NFL draft spells boom or doom

On the eve of this year's selection, a look at five years that changed NFL history.

At the 18-hour marathon that is this weekend's 71st NFL Draft, hope abounds for all 32 pro football teams. The right selection - that first-round future Hall of Famer or diamond in the rough that everyone else overlooks - can catapult a franchise to greatness for years to come. Johnny Unitas, arguably the greatest quarterback in pro football history, was selected in the ninth round in 1955.

But that launching pad is also riddled with the wreckage of drafts gone wrong, those can't-miss choices that somehow did. The Cincinnati Bengals are just pulling themselves out of a long draft funk that included first-rounders David Klingler, Ki-Jana Carter, and Akili Smith, all now out of the game.

It's hard to overstate the import of selection weekend. "To me, the draft is the reason why the [Pittsburgh] Steelers won the Super Bowl" last season, says ESPN football analyst Mel Kiper, a cult figure among draftniks.

This year's draft pool, one of the deepest in memory, is no exception. Most observers agree that Reggie Bush, Southern California's all-everything back, is a lock for NFL immortality. But then the hand-wringing begins, especially for the marquee position: quarterback. There's Bush's teammate, Matt Leinart, who led his team to back-to-back national championships; Texas Longhorn Vince Young, who single-handedly kept Leinart from winning a third one;and sleeper Jay Cutler of Vanderbilt, whose pro upside is huge, draft experts say, even if his college teams only managed an unimpressive 11-34 record.
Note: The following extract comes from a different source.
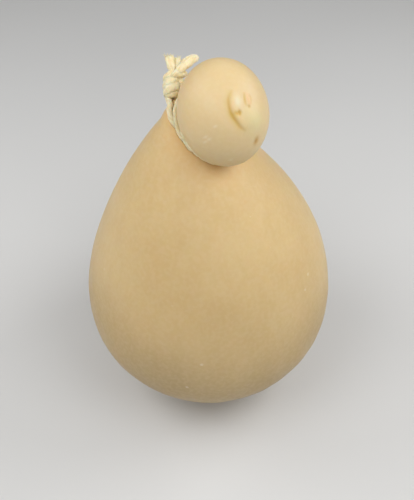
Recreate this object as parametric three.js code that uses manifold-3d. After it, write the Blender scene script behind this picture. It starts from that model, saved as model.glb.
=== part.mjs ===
// Ball of stretched-curd cheese: a teardrop body with a small head that leans over, and one length of
// twine, wound twice round the neck between them and knotted at the back left.
// Millimetres, +Z up. The origin is the centre of the flat spot that the cheese stands on, and -Y is the
// front, the side that the head leans towards.
import * as THREE from "three";
import { mergeVertices } from "three/addons/utils/BufferGeometryUtils.js";
import Module from "manifold-3d";

const radians = THREE.MathUtils.degToRad;

// ---- Body: a profile turned about Z, whose upper part leans to -X ----
const FOOT_RADIUS = 30; // flat spot under the cheese
const FOOT_SPREAD = 24; // how far the side runs straight on after leaving the foot
const FOOT_ANGLE = radians(39); // slope of the side where it meets the foot
const BELLY_RADIUS = 75;
const BELLY_HEIGHT = 70;
const BELLY_FALL = 36; // how far the side stays upright below the belly
const BELLY_RISE = 48; // and above it
const CROWN_RADIUS = 12; // where the shoulders end, inside the head
const CROWN_HEIGHT = 200;
const CROWN_ANGLE = radians(43.5); // slope of the shoulders there, from the vertical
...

On the eve of this year's draft, the Monitor looks back over the past quarter century at five choices that changed the course of NFL history.

1. Dan was the man

John Elway (No. 1), Eric Dickerson (No. 2), and Jim Kelly (No. 14) were no-brainers; each is in the Hall of Fame. But with the exception of Washington, every other team had the chance at Dan Marino in 1983, picked second-to-last in the first round by the Miami Dolphins. Marino would become the NFL's all-time passing leader for quarterbacks. "Marino didn't have much mobility" in college, says Gil Brandt, who spent 29 years in charge of personnel with the Dallas Cowboys. "What people didn't realize was he had great field presence and probably the quickest release ever." His NFL-best 61,361 passing yards and 420 TD tosses attest to that. (The Jets and Chiefs, each of whom chose QBs ahead of Marino, would like a mulligan.)

2. Rice boils over the league

You could argue that a mid-first-round selection isn't too shabby for a guy out of tiny Mississippi Valley, but what this really means is that in 1985, 13 teams (including Houston and Buffalo twice) passed on the greatest wide receiver in NFL history. Rice played 20 seasons, won three Super Bowls with the 49ers, and set the all-time league marks for career receptions, receiving yards, and TD catches. "Our chief scout rated him as no better than a fifth-round pick," says former San Francisco head coach Bill Walsh, who selected Rice after trading up for the 16th pick. "I felt differently. Now all I hear years later is that everyone else was about to draft him [when the 49ers did]."

3. Turning over a new Leaf

It seems ridiculous now, but in the weeks leading up to the 1998 draft, debate raged over who was the better pro QB prospect, Ryan Leaf or Peyton Manning. With the first pick, the Colts took Manning, a certain Hall of Famer who now holds the single-season record for TD passes (49) and is a two-time MVP still in his prime. Leaf, picked second by San Diego, was a disaster from the start, feuding with teammates, coaches, and the media. "Leaf got the big contract and that was his utopia - he didn't want to work for anything else," says Brandt. "That's what makes this so hard: You don't know how guys are going to respond to financial success, if they will still work hard. If you knew that, you wouldn't have so many busts."

4. Don't party like it's 1999

Want a quick glimpse of how a high selection can make or break a team? See 1999, where three of the first five picks failed to ignite Cleveland (QB Tim Couch, No. 1), Cincinnati (QB Akili Smith, No. 3) and New Orleans (RB Ricky Williams, No. 5), while the other two made perennial winners of former doormats. (Philadelphia took QB Donovan McNabb at No. 2, and Indianapolis grabbed RB Edgerrin James at No. 4.)

5. Brady overlooked by a bunch

Quarterback Tom Brady is the poster child for draft follies. "Brady is one that almost everybody overlooked," Walsh says, "including me." New England took him in the middle of the sixth round in 2000. All he's done since then is lead the Pats to three Super Bowl wins and garner two Super Bowl MVP awards. QBs chosen before him include Giovanni Carmazzi, Chris Redman, and Spergon Wynn. Who?